*Task to complete*. Only the lines from the start of the data through the one containing "return t * t * (3 - 2 * t)" belong in your answer; return them exactly.

*Data block*.
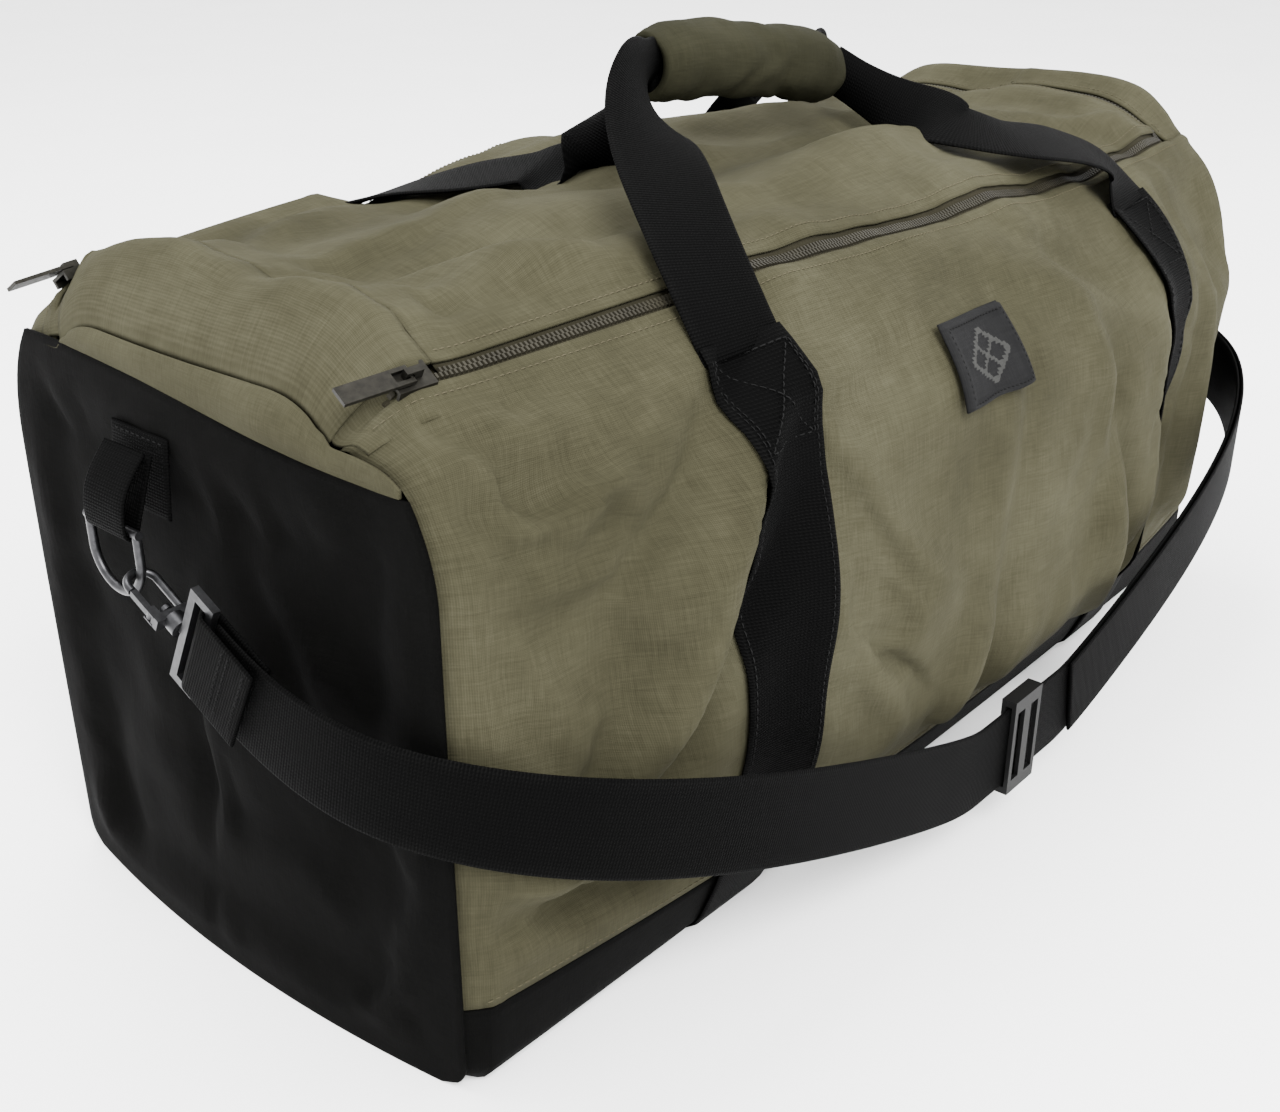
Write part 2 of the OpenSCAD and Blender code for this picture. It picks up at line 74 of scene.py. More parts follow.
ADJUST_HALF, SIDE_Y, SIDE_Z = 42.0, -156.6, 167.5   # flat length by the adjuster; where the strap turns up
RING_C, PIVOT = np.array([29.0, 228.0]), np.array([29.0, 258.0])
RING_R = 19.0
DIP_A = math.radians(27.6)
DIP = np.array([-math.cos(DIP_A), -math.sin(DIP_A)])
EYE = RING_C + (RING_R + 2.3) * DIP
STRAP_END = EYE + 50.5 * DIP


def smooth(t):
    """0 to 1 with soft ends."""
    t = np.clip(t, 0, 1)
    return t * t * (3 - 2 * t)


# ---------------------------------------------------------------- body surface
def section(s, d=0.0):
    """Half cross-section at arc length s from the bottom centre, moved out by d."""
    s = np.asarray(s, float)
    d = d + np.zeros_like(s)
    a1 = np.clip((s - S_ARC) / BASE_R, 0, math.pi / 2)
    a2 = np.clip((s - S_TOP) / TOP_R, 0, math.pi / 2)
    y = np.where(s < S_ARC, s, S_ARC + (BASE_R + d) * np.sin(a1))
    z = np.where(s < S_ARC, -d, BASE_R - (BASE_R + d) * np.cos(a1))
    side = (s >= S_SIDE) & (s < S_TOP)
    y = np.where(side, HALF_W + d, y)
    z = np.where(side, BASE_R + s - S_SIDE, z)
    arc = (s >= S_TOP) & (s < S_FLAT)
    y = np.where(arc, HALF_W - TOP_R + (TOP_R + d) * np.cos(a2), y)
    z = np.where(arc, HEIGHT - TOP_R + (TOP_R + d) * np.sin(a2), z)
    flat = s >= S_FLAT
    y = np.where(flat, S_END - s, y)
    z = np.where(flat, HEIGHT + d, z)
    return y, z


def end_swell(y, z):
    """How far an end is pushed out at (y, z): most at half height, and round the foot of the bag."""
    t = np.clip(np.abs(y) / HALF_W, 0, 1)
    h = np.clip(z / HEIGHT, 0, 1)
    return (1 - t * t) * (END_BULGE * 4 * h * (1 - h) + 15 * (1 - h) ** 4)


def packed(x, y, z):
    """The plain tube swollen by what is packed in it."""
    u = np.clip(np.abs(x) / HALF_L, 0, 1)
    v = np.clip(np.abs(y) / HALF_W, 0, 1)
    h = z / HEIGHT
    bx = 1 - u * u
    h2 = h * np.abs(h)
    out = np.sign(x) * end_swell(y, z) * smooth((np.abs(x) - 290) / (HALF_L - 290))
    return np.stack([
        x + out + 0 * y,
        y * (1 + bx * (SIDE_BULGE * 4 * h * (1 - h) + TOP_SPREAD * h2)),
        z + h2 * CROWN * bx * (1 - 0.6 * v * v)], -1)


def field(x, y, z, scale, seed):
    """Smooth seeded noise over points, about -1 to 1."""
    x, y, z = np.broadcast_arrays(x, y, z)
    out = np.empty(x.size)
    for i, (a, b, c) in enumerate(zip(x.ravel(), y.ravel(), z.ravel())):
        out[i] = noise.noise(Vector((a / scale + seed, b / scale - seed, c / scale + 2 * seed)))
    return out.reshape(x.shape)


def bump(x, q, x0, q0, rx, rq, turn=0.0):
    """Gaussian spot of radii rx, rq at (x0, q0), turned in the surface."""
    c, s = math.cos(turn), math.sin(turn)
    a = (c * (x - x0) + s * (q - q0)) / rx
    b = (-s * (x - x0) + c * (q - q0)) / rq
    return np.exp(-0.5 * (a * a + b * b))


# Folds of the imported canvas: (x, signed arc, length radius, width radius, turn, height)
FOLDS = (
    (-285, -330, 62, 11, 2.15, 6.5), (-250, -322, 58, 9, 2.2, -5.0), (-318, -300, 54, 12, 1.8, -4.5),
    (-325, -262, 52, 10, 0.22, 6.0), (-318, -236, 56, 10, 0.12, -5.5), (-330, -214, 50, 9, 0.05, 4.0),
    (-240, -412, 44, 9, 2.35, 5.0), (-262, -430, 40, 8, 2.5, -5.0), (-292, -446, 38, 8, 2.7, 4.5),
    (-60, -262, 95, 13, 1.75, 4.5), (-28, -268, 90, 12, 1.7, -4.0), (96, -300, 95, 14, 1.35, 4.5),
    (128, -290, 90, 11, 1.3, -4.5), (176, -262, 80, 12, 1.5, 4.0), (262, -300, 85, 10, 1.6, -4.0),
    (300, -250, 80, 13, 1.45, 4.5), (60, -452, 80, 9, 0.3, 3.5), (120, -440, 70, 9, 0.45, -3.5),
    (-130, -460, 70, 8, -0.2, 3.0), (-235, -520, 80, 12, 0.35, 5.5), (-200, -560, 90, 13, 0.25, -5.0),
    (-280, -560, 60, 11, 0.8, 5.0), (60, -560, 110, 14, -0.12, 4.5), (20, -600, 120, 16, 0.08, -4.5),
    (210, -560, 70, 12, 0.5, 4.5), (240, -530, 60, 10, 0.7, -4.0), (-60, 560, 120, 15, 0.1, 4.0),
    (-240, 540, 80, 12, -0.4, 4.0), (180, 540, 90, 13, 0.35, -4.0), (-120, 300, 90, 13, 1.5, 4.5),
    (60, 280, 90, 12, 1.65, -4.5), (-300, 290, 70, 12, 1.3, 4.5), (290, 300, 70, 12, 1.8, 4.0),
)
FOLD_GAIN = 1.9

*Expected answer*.
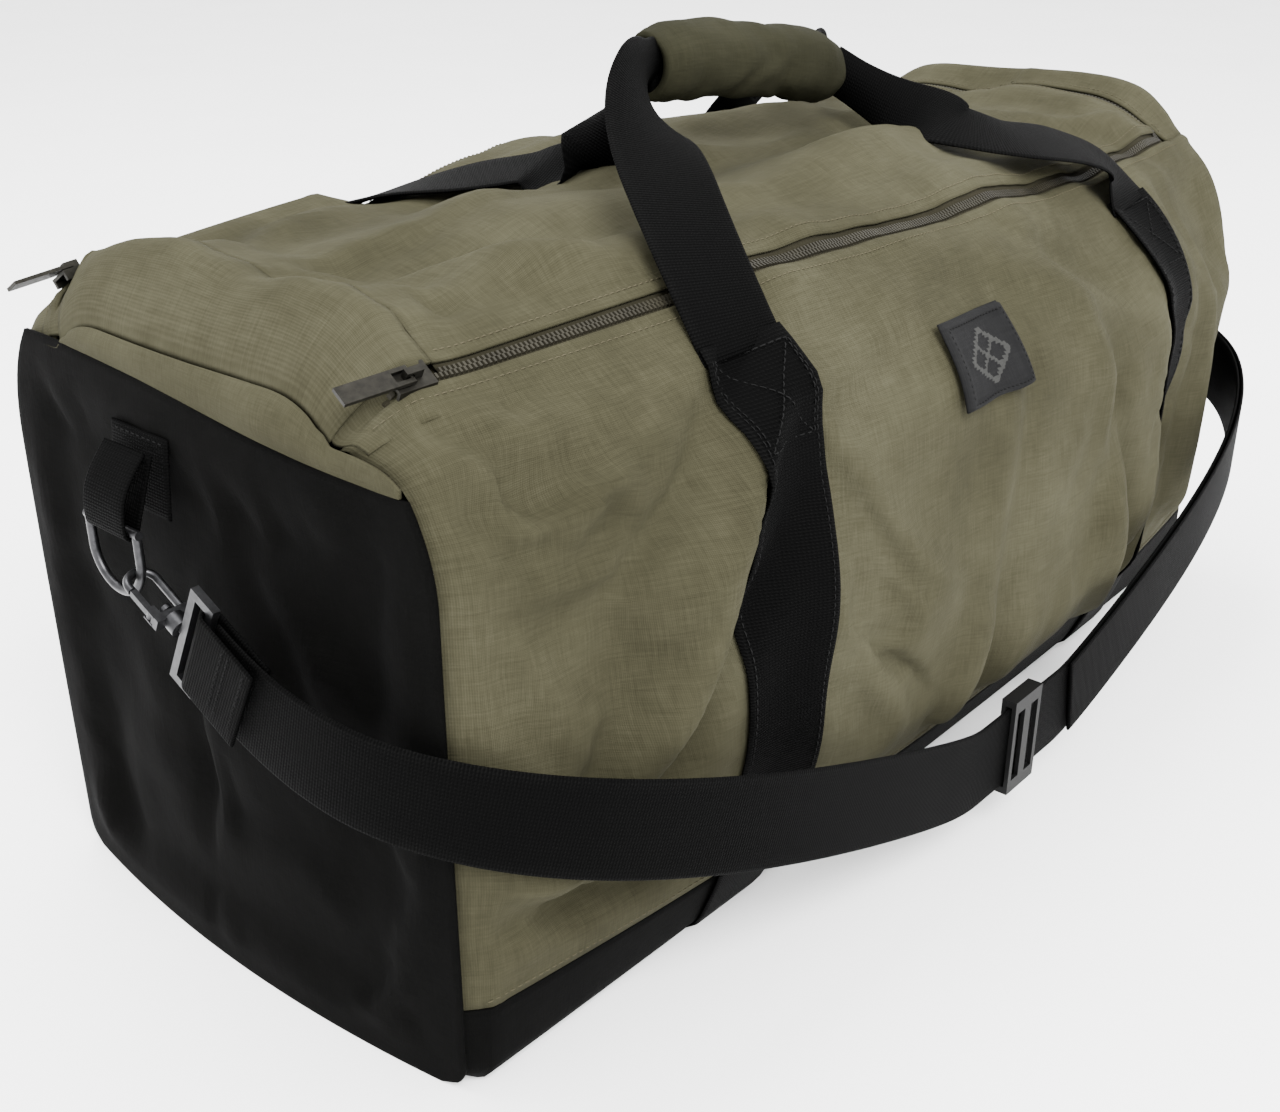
Write part 2 of the OpenSCAD and Blender code for this picture. It picks up at line 74 of scene.py. More parts follow.
ADJUST_HALF, SIDE_Y, SIDE_Z = 42.0, -156.6, 167.5   # flat length by the adjuster; where the strap turns up
RING_C, PIVOT = np.array([29.0, 228.0]), np.array([29.0, 258.0])
RING_R = 19.0
DIP_A = math.radians(27.6)
DIP = np.array([-math.cos(DIP_A), -math.sin(DIP_A)])
EYE = RING_C + (RING_R + 2.3) * DIP
STRAP_END = EYE + 50.5 * DIP


def smooth(t):
    """0 to 1 with soft ends."""
    t = np.clip(t, 0, 1)
    return t * t * (3 - 2 * t)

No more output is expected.